There are proposals to connect the Vestfold Line with the Sørlandet Line via a new Grenland Line. It would connect to the Vestfold Line just north of Porsgrunn Station and would run 59 km from Porsgrunn to Skorstøl on the Sørlandet Line. The line is estimated to cost NOK 20-26 billion and would allow the travel time from Kragerø to Oslo of 2 hours and from Kristiansand to Oslo in 3 hours and 23 minutes. Passenger trains along the Sørlandet Line, and possibly freight trains, would be routed via the Vestfold Line. It is therefore necessary to complete the upgrade of the Vestfold Line before the Grenland Line is opened.

There are plans to build a new road crossing of the Oslofjord between Horten and Moss, which would replace the Moss–Horten Ferry. It could include a connection of the Vestfold Line with the Østfold Line. One alternative was a suspension bridge across Drøbaksundet, which could be built to accommodate trains and feature a main span of 1300 and 1500 m.

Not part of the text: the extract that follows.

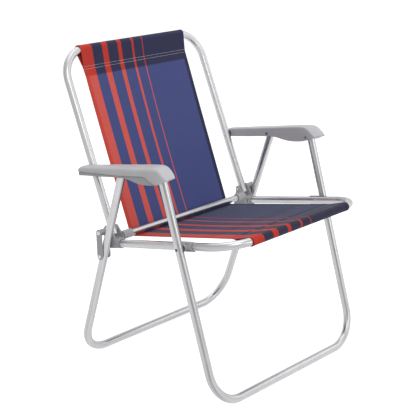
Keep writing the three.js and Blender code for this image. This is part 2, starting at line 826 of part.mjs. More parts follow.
for (const [hand, side] of [
  ["left", -1],
  ["right", 1],
]) {
  const backInner = (z) => backX(z) - tubeRadius - slip;
  const linkOuterFace = linkOuterX + linkOuterThickness + slip;
  const armFrontLegInner = legX(pivots.armFront[1]) - tubeRadius;
  const linkLegX = legX(pivots.link[1]);

  add(`hinge_bracket_${hand}`, hingeBracket(side), hingePlastic());
  add(`link_${hand}`, link(side), hingePlastic());
  add(`armrest_${hand}`, armrest(side), armPlastic());
  add(`leg_spacer_${hand}`, legSpacer(side), hingePlastic());
  add(
    `leg_washer_${hand}`,
    ring(
      side,
      spacerFaceX + slip,
      spacerFaceX + slip + washerThickness,
      pivots.seatLeg,
      washerRadius,
    ),
    washerPlastic(),
  );
  add(
    `arm_washer_${hand}`,
    ring(
      side,
      armInnerX - slip - armWasherThickness,
      armInnerX - slip,
      pivots.armBack,
      washerRadius,
    ),
    washerPlastic(),
  );
  add(
    `hinge_axle_${hand}`,
    rivet(side, finX, linkOuterFace, pivots.hinge, ["to"], axleHeadRadius),
    rivetMetal(),
  );
  add(
    `seat_leg_rivet_${hand}`,
    rivet(
      side,
      seatHalfWidth - tubeRadius - slip,
      legHalfWidth + tubeRadius + slip,
      pivots.seatLeg,
      ["from", "to"],
    ),
    rivetMetal(),
  );
  add(
    `arm_back_rivet_${hand}`,
    rivet(
      side,
      backInner(armBackHeight),
      armInnerX + armWall + slip,
      pivots.armBack,
      ["from", "to"],
    ),
    rivetMetal(),
  );
  add(
    `arm_rear_leg_rivet_${hand}`,
    rivet(side, armInnerX - slip, rearLegRivetEnd, pivots.armRear, ["from"]),
    rivetMetal(),
  );
  add(
    `arm_front_leg_rivet_${hand}`,
    rivet(side, armInnerX - slip, armFrontLegInner - slip, pivots.armFront, ["from"]),
    rivetMetal(),
  );
  add(
    `link_outer_rivet_${hand}`,
    rivet(side, linkOuterFace, linkLegX + tubeRadius + linkPinLength, pivots.link, ["from"]),
    rivetMetal(),
  );
  add(
    `link_inner_rivet_${hand}`,
    rivet(
      side,
      linkInnerX - slip,
      linkLegX - tubeRadius - linkPinLength,
      pivots.link,
      ["from"],
    ),
    rivetMetal(),
  );
  add(
    `bracket_rivet_${hand}`,
    rivet(
      side,
      seatHalfWidth - tubeRadius - 2 * slip - bracketSleeveWall,
      seatHalfWidth - tubeRadius + tubeWall + slip,
      bracketRivetPlace,
      ["from"],
    ),
    rivetMetal(),
  );
}

export default chair;
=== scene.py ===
"""Folding lawn chair: the finished look of the chair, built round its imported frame. Metres, Z up."""

import json
import math

import bmesh
import bpy
import numpy as np
from bpy.props import FloatProperty, FloatVectorProperty, IntProperty, PointerProperty
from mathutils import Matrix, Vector


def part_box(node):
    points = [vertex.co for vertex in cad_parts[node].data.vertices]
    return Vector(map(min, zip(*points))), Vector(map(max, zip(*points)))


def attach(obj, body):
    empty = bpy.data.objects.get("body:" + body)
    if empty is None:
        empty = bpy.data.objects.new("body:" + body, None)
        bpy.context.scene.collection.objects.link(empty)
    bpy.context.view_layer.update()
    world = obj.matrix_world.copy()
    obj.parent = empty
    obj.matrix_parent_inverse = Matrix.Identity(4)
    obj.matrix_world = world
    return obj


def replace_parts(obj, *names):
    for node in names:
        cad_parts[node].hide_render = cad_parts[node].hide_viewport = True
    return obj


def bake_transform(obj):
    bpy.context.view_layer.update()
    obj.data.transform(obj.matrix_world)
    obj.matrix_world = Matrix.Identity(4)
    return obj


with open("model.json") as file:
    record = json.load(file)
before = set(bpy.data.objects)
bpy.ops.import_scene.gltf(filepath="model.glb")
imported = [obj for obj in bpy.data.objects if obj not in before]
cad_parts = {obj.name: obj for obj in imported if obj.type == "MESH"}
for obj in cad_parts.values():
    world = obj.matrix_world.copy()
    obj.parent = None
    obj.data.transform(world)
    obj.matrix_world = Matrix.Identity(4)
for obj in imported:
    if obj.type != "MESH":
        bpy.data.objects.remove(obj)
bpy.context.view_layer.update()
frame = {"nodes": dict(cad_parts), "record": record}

bl_info = {
    "name": "Folding Lawn Chair",
    "version": (1, 0, 0),
    "blender": (4, 5, 0),
    "location": "View3D > Sidebar > Lawn Chair",
    "description": "Builds a folding lawn chair with a striped sling",
    "category": "Add Mesh",
}

RECORD = frame["record"]
BODY_OF = {node: body for body, nodes in RECORD["behaviour"]["bodies"].items() for node in nodes}
SLOT_OF = {part["node"]: part["material_slot"] for part in RECORD["subparts"]}
PIVOTS = {joint["name"]: joint["pos_m"][1:] for joint in RECORD["behaviour"]["joints"]}
HINGE = PIVOTS["back_fold"]
SEAT_LEG = PIVOTS["front_leg_fold"]
ARM_BACK = PIVOTS["left_arm_fold"]
ARM_REAR_LEG = PIVOTS["rear_leg_fold"]
HANDS = (("left", -1), ("right", 1))
MM = 0.001
QUARTER = math.pi / 2


def middle(node):
    """The middle of a node's box in the side view, as (y, z)."""
    low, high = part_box(node)
    return [(low.y + high.y) / 2, (low.z + high.z) / 2]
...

A bridge or tunnel crossing further south would require more advanced technology and presumably consist of combination of various bridge technologies, including as a pontoon bridge or a submerged floating tunnel.

The Norwegian National Transport Plan for 2018–2029 states that one of the priorities for the railway system is to establish a continuous double track between Oslo and Tønsberg by the end of 2024, and a completed double track all the way to Skien in 2032.